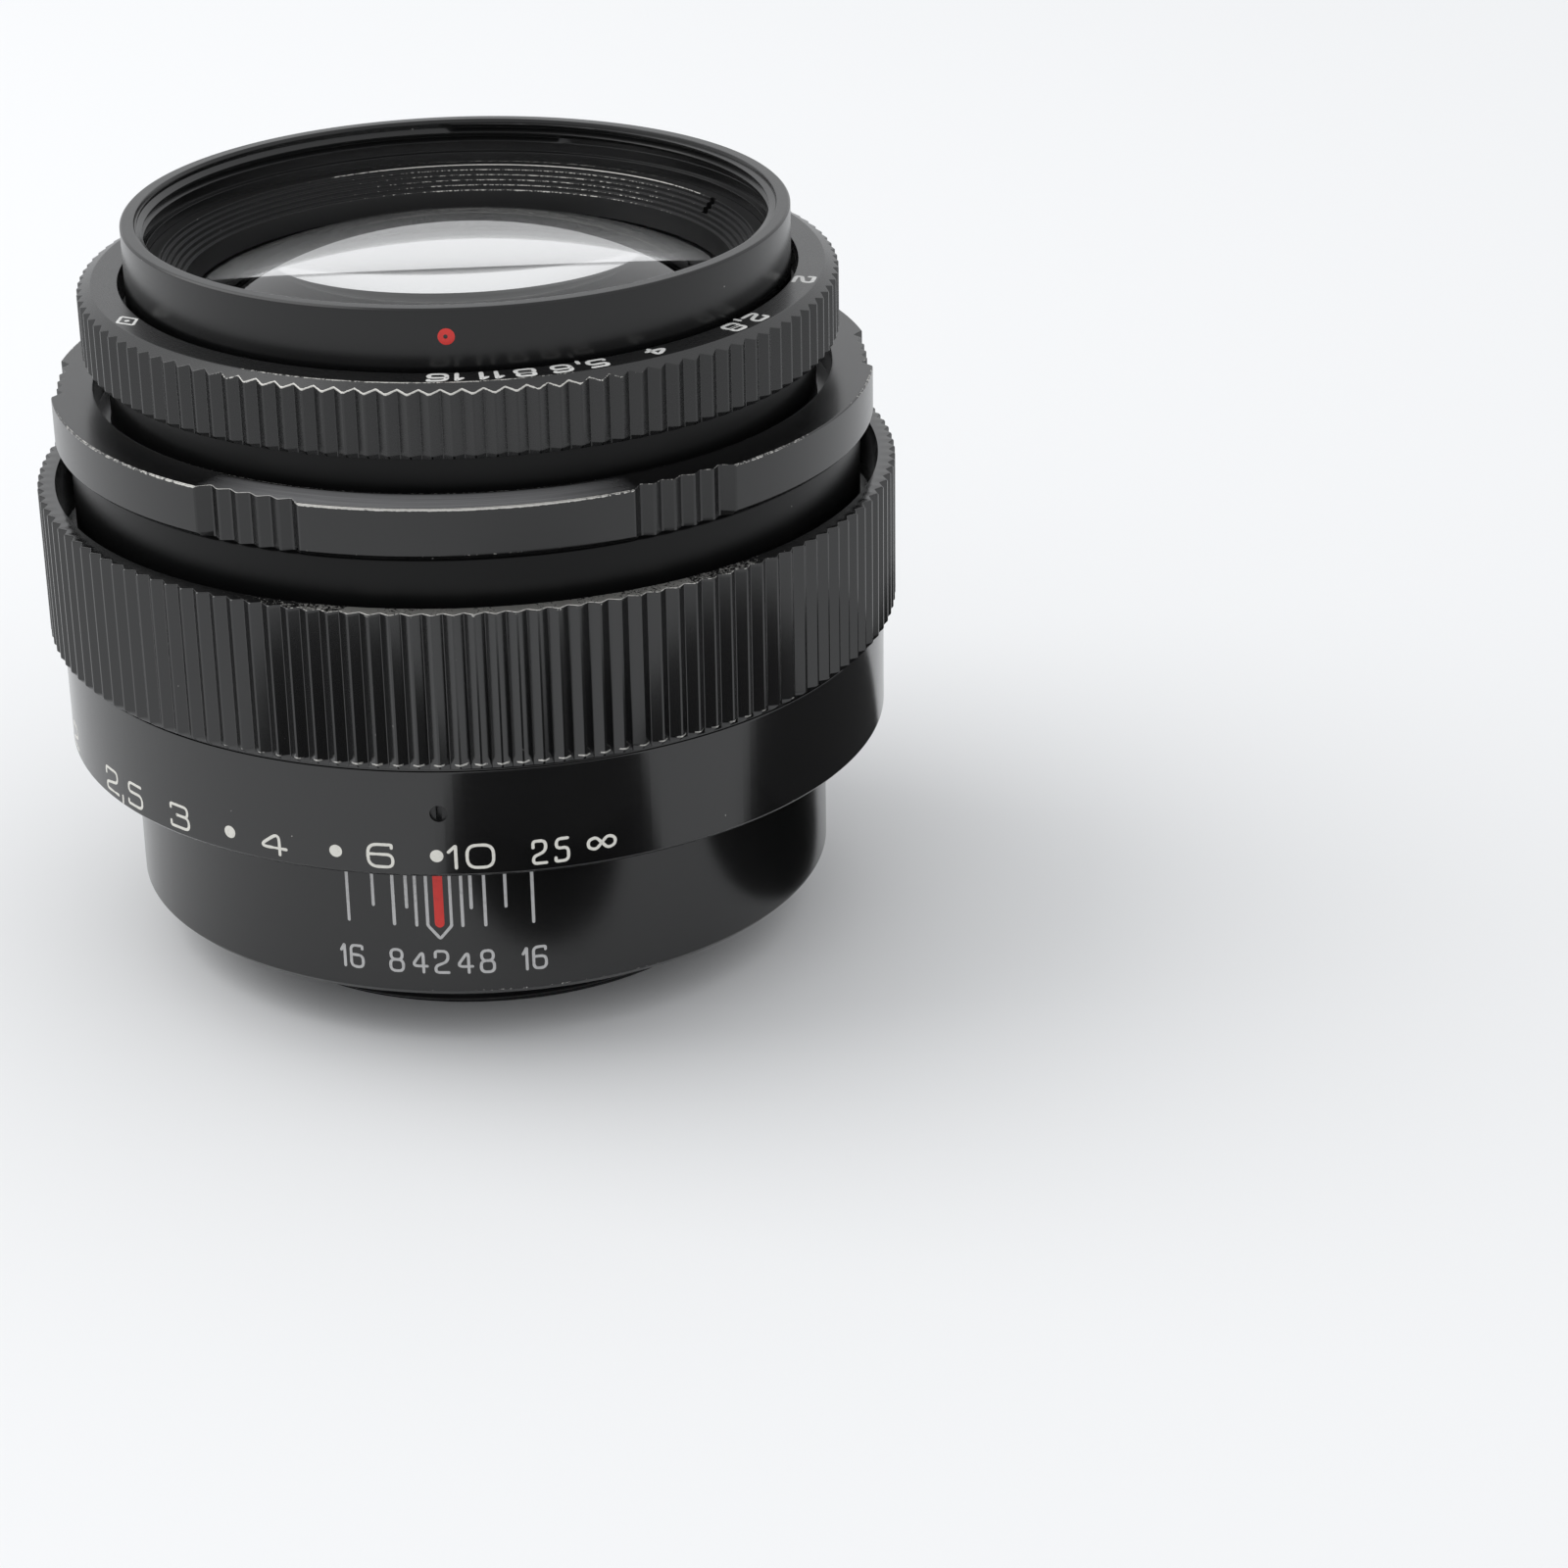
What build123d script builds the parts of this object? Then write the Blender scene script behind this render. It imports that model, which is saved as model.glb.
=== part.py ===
"""Preset portrait lens for a 42 mm screw-mount camera.

A fast prime of seven elements in three groups, with a helical focusing mount, a fifteen-blade iris,
an aperture ring and a preset ring.  Millimetres.  The optical axis is +Z and points forward, z = 0 is
the rear end of the camera thread, and the focus index faces -Y.  The lens is drawn focused at 8 m with
the iris fully open.
"""
import os
from math import asin, cos, degrees, radians, sin, sqrt

from build123d import *

# ---- camera thread and seat ----------------------------------------------------------------------
thread_radius = 21.0            # M42 x 1
thread_pitch = 1.0
thread_depth = 0.58
throat_radius = 18.6
seat_height = 4.5               # face that meets the camera
seat_radius = 24.4
relief_radius = 21.15           # undercut between the thread and the seat
relief_depth = 0.25
lip_height = 5.25               # joint between the mount ring's flange and the barrel's lip
lip_radius = 22.15
floor_height = 5.9              # top of the barrel's floor
mount_screw_circle = 23.1
mount_screw_angles = (30, 150, 270)
mount_screw_radius = 0.6
mount_screw_head = 1.1          # radius of the countersink
thread_turns = 4
thread_first = 0.5
thread_flat = 0.1               # half width of a crest

# ---- fixed barrel --------------------------------------------------------------------------------
barrel_radius = 28.0
barrel_bore = 26.3
barrel_edge = 0.5               # chamfer at the rear
barrel_flange_radius = 28.9
barrel_flange_bottom = 23.0
barrel_top = 24.4
key_screw_height = 19.5
key_screw_radius = 0.6
key_screw_head = 1.1
key_screw_start = 25.0          # inner end of the guide keys' screws
key_head_start = 27.2           # floor of their counterbores
stop_screw_height = 19.9
stop_screw_radius = 0.5
stop_clearance = 2.6            # angle from the end stop's centre to the stop pin's

# ---- focusing ------------------------------------------------------------------------------------
focus_radius = 33.77            # over the knurl
focus_teeth = 138
focus_tooth_depth = 0.5
focus_bottom = 26.05
focus_top = 38.36
focus_bore = 31.35
focus_rim_radius = 32.4         # inside the open groove around the optical unit
focus_groove_floor = 33.0
skirt_radius = 32.8
skirt_bottom = 17.0
skirt_top = 25.6
skirt_bore = 28.4
skirt_edge = 0.3                # chamfer at the skirt's rear
skirt_groove_radius = 32.45
skirt_groove_top = 26.65
knurl_rear_edge, knurl_front_edge = 0.45, 0.3
nut_radius = 30.65
nut_bottom = 19.2
nut_web_bottom = 24.6
nut_web_top = 26.0
nut_neck_radius = 28.4
nut_neck_top = 36.0
nut_bore = 26.0
clamp_radius = 29.0
clamp_bore = 28.05
clamp_bottom, clamp_top = 20.6, 22.8
focus_back_turn, focus_front_turn = 23.0, 250.0     # from 8 m to infinity, and to 0.8 m
set_screw_height = 22.24
set_screw_angle = -90 + 1.95
set_screw_radius = 0.65
set_screw_start = 29.6
set_screw_length = 2.95
set_screw_slot = 0.42
set_screw_slot_floor = 32.05
stop_pin_circle = 28.5
stop_pin_radius = 0.4
stop_pin_angle = 115.0

# ---- moving optical unit -------------------------------------------------------------------------
carrier_radius = 25.95
carrier_bore = 23.6
carrier_bottom = 7.0
carrier_top = 40.5
spigot_bore = 22.2
spigot_bottom, spigot_top = 36.0, 42.4
key_slot_top = 22.2
key_slot_arc = 8.3
key_arc = 8.0
key_inner_radius = 24.4
key_bottom, key_top = 18.0, 21.0
sleeve_radius = 31.0
sleeve_bore = 30.0
sleeve_bottom = 27.2
shoulder_top = 41.7
hub_radius = 27.6
hub_top = 48.4
hub_bore = 25.1
hub_ledge = 46.0
shoulder_edge = 0.25
slot_margin = 3.0               # angle left at each end of a stop slot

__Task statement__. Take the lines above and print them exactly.

__Written response__.
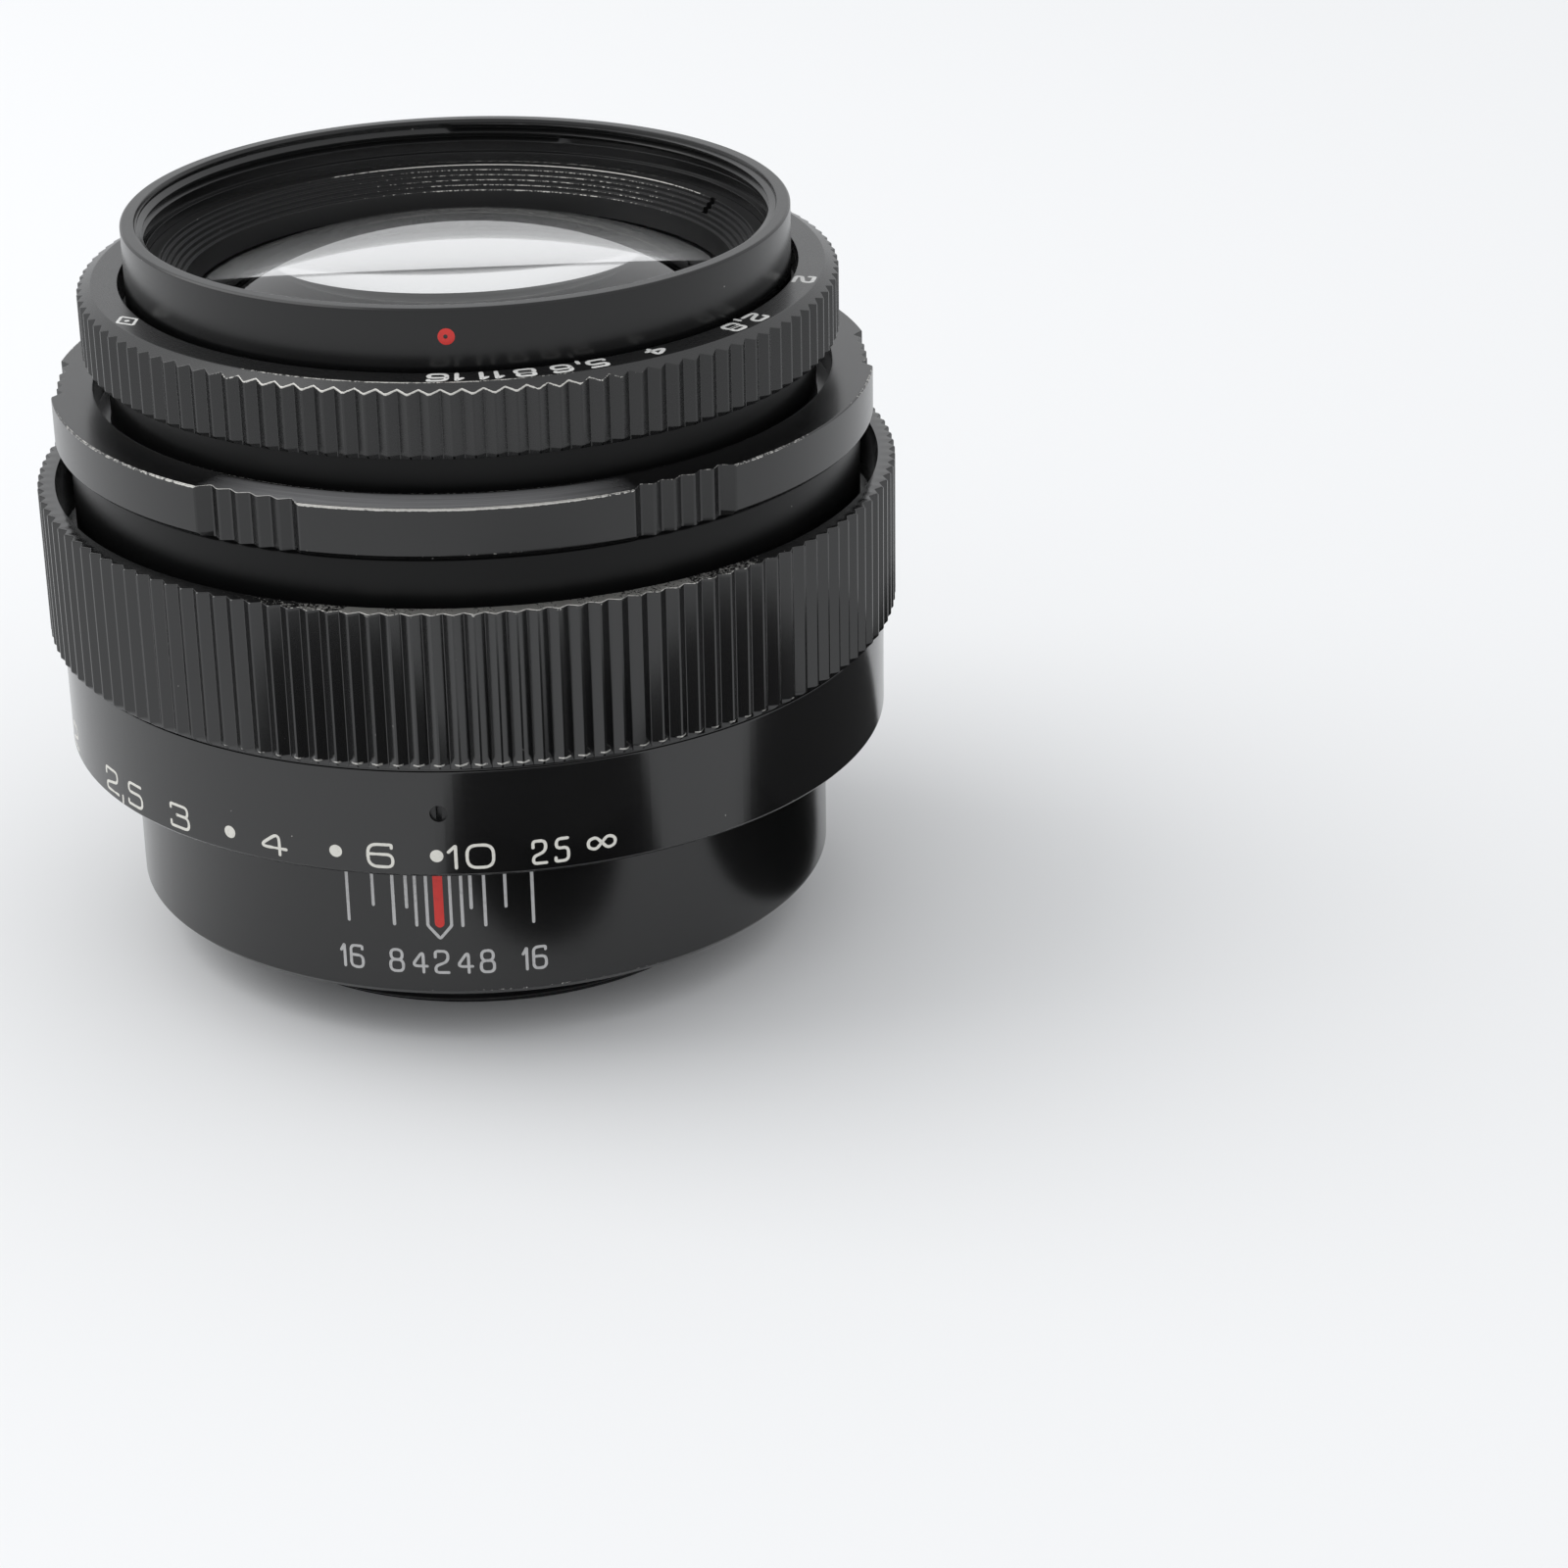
What build123d script builds the parts of this object? Then write the Blender scene script behind this render. It imports that model, which is saved as model.glb.
=== part.py ===
"""Preset portrait lens for a 42 mm screw-mount camera.

A fast prime of seven elements in three groups, with a helical focusing mount, a fifteen-blade iris,
an aperture ring and a preset ring.  Millimetres.  The optical axis is +Z and points forward, z = 0 is
the rear end of the camera thread, and the focus index faces -Y.  The lens is drawn focused at 8 m with
the iris fully open.
"""
import os
from math import asin, cos, degrees, radians, sin, sqrt

from build123d import *

# ---- camera thread and seat ----------------------------------------------------------------------
thread_radius = 21.0            # M42 x 1
thread_pitch = 1.0
thread_depth = 0.58
throat_radius = 18.6
seat_height = 4.5               # face that meets the camera
seat_radius = 24.4
relief_radius = 21.15           # undercut between the thread and the seat
relief_depth = 0.25
lip_height = 5.25               # joint between the mount ring's flange and the barrel's lip
lip_radius = 22.15
floor_height = 5.9              # top of the barrel's floor
mount_screw_circle = 23.1
mount_screw_angles = (30, 150, 270)
mount_screw_radius = 0.6
mount_screw_head = 1.1          # radius of the countersink
thread_turns = 4
thread_first = 0.5
thread_flat = 0.1               # half width of a crest

# ---- fixed barrel --------------------------------------------------------------------------------
barrel_radius = 28.0
barrel_bore = 26.3
barrel_edge = 0.5               # chamfer at the rear
barrel_flange_radius = 28.9
barrel_flange_bottom = 23.0
barrel_top = 24.4
key_screw_height = 19.5
key_screw_radius = 0.6
key_screw_head = 1.1
key_screw_start = 25.0          # inner end of the guide keys' screws
key_head_start = 27.2           # floor of their counterbores
stop_screw_height = 19.9
stop_screw_radius = 0.5
stop_clearance = 2.6            # angle from the end stop's centre to the stop pin's

# ---- focusing ------------------------------------------------------------------------------------
focus_radius = 33.77            # over the knurl
focus_teeth = 138
focus_tooth_depth = 0.5
focus_bottom = 26.05
focus_top = 38.36
focus_bore = 31.35
focus_rim_radius = 32.4         # inside the open groove around the optical unit
focus_groove_floor = 33.0
skirt_radius = 32.8
skirt_bottom = 17.0
skirt_top = 25.6
skirt_bore = 28.4
skirt_edge = 0.3                # chamfer at the skirt's rear
skirt_groove_radius = 32.45
skirt_groove_top = 26.65
knurl_rear_edge, knurl_front_edge = 0.45, 0.3
nut_radius = 30.65
nut_bottom = 19.2
nut_web_bottom = 24.6
nut_web_top = 26.0
nut_neck_radius = 28.4
nut_neck_top = 36.0
nut_bore = 26.0
clamp_radius = 29.0
clamp_bore = 28.05
clamp_bottom, clamp_top = 20.6, 22.8
focus_back_turn, focus_front_turn = 23.0, 250.0     # from 8 m to infinity, and to 0.8 m
set_screw_height = 22.24
set_screw_angle = -90 + 1.95
set_screw_radius = 0.65
set_screw_start = 29.6
set_screw_length = 2.95
set_screw_slot = 0.42
set_screw_slot_floor = 32.05
stop_pin_circle = 28.5
stop_pin_radius = 0.4
stop_pin_angle = 115.0

# ---- moving optical unit -------------------------------------------------------------------------
carrier_radius = 25.95
carrier_bore = 23.6
carrier_bottom = 7.0
carrier_top = 40.5
spigot_bore = 22.2
spigot_bottom, spigot_top = 36.0, 42.4
key_slot_top = 22.2
key_slot_arc = 8.3
key_arc = 8.0
key_inner_radius = 24.4
key_bottom, key_top = 18.0, 21.0
sleeve_radius = 31.0
sleeve_bore = 30.0
sleeve_bottom = 27.2
shoulder_top = 41.7
hub_radius = 27.6
hub_top = 48.4
hub_bore = 25.1
hub_ledge = 46.0
shoulder_edge = 0.25
slot_margin = 3.0               # angle left at each end of a stop slot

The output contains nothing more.